Signed-Rank Wilcoxon Test Example

The statistic is the sum of the ranks of positive items:

school = c(82,69,73,43,58,56,76,65); home = c(63,42,74,37,51,43,80,62)
response = school - home
response

## [1] 19 27 -1  6  7 13 -4  3

rank(abs(response))

## [1] 7 8 1 4 5 6 3 2

Signed-Rank Wilcoxon Test Example

Calculate ranks of absolute values:

response

## [1] 19 27 -1  6  7 13 -4  3

rank(abs(response))

## [1] 7 8 1 4 5 6 3 2

The statistic is the sum of the ranks of positive items:

## [1] 32

Signed-Rank Wilcoxon Test Example

and using the cumulative distribution function \(F_{W^+}(w^+-1,n)\) of our test statistic:

Signed-Rank Wilcoxon Test Example

We can find the \(p\)-value using \(P_{H_0}(W^+ \ge w^+) = 1 - F_{W^+}(w^+ - 1,n)\):

pvalue = 1-psignrank(wplus-1,n,lower.tail = TRUE)
pvalue

## [1] 0.02734375

Signed-Rank Wilcoxon Test Example

Significance level: the probabilty of rejecting the null when it is true

We can reject the null hypothesis at significance level \(\alpha = 0.05\) in favor of the alternative that sending kids to school improves their social awareness.

Estimation and Confidence Intervals

All three tests (sign test, signed-rank Wilcoxon, and \(t\)-test) have an associated estimate and confidence interval for the location parameter \(\theta\)
Recall the model for our sample \(X_1,X_2,\dots,X_n\) \[ X_i = \theta_i + e_i \]
Some definitions:
order statistics: \(X_{(1)}\) minimum observation, \(X_{(n)}\) largest observation
in increasing order \(X_{(1)} < X_{(2)} < \dots < X_{(n)}\)
quantiles: equally spaced splitting points of continuous intervals with equal probabalities or sample

Estimation and Confidence Intervals of Sign Test

Estimator is the median: \[ \hat{\theta} = \operatorname{median}\{ X_1,X_2,\dots,X_n \} \]

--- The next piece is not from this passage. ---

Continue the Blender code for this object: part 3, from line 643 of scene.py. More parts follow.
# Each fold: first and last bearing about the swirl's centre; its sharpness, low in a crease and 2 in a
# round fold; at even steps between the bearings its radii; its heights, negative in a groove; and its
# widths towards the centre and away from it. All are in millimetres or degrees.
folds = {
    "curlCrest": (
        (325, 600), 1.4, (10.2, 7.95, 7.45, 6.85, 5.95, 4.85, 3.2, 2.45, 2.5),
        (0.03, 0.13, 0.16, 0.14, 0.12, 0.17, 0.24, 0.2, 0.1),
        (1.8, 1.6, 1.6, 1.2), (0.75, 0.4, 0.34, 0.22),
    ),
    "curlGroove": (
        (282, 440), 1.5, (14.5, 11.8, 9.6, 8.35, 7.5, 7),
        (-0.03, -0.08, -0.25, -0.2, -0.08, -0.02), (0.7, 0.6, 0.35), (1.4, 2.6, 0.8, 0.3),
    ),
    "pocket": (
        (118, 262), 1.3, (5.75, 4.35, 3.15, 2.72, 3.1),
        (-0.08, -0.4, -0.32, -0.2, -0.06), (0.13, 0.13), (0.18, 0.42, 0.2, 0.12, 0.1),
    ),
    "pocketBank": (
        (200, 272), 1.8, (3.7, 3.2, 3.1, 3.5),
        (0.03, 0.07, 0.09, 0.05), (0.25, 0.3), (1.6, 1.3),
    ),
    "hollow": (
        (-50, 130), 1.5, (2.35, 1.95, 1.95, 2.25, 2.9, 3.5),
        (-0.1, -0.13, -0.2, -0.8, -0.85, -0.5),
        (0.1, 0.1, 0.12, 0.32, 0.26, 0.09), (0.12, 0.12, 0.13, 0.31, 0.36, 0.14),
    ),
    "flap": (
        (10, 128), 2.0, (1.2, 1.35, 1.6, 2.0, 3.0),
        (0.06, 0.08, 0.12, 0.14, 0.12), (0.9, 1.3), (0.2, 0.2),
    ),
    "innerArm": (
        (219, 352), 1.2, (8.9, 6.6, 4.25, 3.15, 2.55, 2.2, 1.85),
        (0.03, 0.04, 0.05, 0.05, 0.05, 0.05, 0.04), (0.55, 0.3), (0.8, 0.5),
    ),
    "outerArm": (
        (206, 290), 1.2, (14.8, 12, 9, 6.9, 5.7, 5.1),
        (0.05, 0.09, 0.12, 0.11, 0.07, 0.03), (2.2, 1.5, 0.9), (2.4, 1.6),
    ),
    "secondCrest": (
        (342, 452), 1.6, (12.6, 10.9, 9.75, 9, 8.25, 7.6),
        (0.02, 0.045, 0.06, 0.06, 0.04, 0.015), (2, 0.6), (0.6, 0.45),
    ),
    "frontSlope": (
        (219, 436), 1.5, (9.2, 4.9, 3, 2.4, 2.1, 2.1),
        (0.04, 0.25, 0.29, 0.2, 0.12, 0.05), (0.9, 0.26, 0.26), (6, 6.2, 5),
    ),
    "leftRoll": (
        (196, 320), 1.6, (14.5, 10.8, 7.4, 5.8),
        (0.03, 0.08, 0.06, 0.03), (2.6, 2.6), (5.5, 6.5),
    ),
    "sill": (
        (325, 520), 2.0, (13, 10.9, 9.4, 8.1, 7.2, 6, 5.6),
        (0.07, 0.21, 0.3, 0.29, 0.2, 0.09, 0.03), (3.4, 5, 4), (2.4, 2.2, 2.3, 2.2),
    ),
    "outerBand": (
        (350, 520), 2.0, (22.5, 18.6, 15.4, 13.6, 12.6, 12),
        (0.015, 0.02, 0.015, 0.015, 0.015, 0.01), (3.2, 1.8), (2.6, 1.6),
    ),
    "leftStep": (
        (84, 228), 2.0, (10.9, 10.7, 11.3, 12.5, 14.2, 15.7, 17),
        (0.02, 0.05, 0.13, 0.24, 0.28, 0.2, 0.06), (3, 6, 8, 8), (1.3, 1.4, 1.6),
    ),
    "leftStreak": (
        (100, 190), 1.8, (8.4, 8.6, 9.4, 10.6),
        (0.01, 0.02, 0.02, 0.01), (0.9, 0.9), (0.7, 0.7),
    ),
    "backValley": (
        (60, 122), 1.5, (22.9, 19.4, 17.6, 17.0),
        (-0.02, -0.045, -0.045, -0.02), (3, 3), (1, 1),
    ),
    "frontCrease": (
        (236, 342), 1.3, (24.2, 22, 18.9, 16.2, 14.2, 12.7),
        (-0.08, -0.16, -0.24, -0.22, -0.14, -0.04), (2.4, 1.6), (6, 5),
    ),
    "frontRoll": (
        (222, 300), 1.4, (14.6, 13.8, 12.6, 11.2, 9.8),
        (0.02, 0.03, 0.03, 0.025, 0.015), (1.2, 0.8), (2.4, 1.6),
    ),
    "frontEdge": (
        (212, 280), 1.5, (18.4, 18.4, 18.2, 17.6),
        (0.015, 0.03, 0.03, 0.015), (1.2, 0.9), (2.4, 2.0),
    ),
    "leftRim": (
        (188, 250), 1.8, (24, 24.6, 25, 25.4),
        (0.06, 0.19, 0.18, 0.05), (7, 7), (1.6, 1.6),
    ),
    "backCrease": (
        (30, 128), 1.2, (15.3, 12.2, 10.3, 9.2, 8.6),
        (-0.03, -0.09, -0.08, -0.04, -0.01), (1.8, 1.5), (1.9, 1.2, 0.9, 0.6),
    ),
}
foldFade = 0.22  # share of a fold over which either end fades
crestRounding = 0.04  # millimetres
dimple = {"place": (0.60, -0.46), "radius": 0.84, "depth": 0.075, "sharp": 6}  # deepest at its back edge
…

Confidence interval \((1−\alpha)100\%\): \[ \left(X_{(c_1+1)},X_{(n−c_1)} \right), \] where \(c_1\) is the \(\frac{\alpha}{2}\) quantile of the binomial distribution

Estimation and Confidence Intervals of Sign-Rank Wilcoxon

Hodges–Lehmann estimator: \[ \hat{\theta} = \operatorname{median}_{i\le j} \left\{ \frac{X_i+X_j}{2} \right\} \]

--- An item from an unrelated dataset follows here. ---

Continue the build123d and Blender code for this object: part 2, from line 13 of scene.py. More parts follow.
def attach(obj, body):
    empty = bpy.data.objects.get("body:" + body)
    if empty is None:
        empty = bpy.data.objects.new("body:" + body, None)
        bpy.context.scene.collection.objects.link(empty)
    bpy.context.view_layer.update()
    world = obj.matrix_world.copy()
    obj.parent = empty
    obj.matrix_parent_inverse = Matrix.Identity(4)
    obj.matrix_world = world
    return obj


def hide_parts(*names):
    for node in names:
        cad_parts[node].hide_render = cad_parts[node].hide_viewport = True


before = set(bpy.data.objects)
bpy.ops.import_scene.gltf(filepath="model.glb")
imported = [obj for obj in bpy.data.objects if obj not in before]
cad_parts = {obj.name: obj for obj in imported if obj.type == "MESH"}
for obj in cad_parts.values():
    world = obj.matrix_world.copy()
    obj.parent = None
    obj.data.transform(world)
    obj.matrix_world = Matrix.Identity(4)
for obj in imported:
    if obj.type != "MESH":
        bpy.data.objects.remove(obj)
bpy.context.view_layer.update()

\(A_{ij} = \frac{(X_i +X_j)}{2}, i \le j\) are called the Walsh averages

and used to form confidence interval \((1−\alpha)100\%\): \[ \left(A_{(c_2 +1)},A_{([n(n+1)/2]−c_2 )} \right), \] \(c_2\) is the \(\frac{\alpha}{2}\) quantile of the signed-rank Wilcoxon distribution

How Are Walsh Averages and Wilcoxon Related?

Some Comparisons

Power of a statistical test:
the probability of rejection the null hypothesis when it is false
The power of the sign test can be low relative to \(t\)-test
The power of signed-rank Wilcoxon test is nearly that of the \(t\)-test for normal distributions and generally greater than that of the \(t\)-test for distributions with heavier tails than the normal distribution

Power Simulation \(\theta = 0\)

n = 30; df = 2; nsims = 10000; mu = 0; collwil = rep(0,nsims); collt = rep(0,nsims)
for(i in 1:nsims) {
  x = rt(n,df) + mu
  wil = wilcox.test(x) 
  collwil[i] = wil$p.value 
  ttest = t.test(x) 
  collt[i] = ttest$p.value
}
powwil = rep(0,nsims); powwil[collwil <= .05] = 1; powerwil = sum(powwil)/nsims
powt = rep(0,nsims); powt[collt <= .05] = 1; powert = sum(powt)/nsims
powerwil

## [1] 0.0477

powert

## [1] 0.0365

Power Simulation \(\theta = 0.5\)

n = 30; df = 2; nsims = 10000; mu = 0.5; collwil = rep(0,nsims); collt = rep(0,nsims)
for(i in 1:nsims) {
  x = rt(n,df) + mu
  wil = wilcox.test(x) 
  collwil[i] = wil$p.value 
  ttest = t.test(x) 
  collt[i] = ttest$p.value
}
powwil = rep(0,nsims); powwil[collwil <= .05] = 1; powerwil = sum(powwil)/nsims
powt = rep(0,nsims); powt[collt <= .05] = 1; powert = sum(powt)/nsims
powerwil

## [1] 0.4655

powert

## [1] 0.2914

Power Simulation \(\theta = 1\)

n = 30; df = 2; nsims = 10000; mu = 1; collwil = rep(0,nsims); collt = rep(0,nsims)
for(i in 1:nsims) {
  x = rt(n,df) + mu
  wil = wilcox.test(x) 
  collwil[i] = wil$p.value 
  ttest = t.test(x) 
  collt[i] = ttest$p.value
}
powwil = rep(0,nsims); powwil[collwil <= .05] = 1; powerwil = sum(powwil)/nsims
powt = rep(0,nsims); powt[collt <= .05] = 1; powert = sum(powt)/nsims
powerwil

## [1] 0.9245

powert

## [1] 0.698

Summary

Assumptions on \(f(t)\):

Sign Test: any continuous distribution
Signed-Rank Test: any symmetric continuous distribution
\(t\)-test: any normal distribution
The continuity assumption assures that ties are impossible: With probability one we have \(X_i \ne X_j\) when \(i \ne j\)
The continuity assumption is only necessary for exact hypothesis tests not for estimates and confidence intervals

Assumptions on \(e_i,e_2,\dots,e_n\) and thus \(X_1,X_2,\dots,X_n\):

independent and identically distributed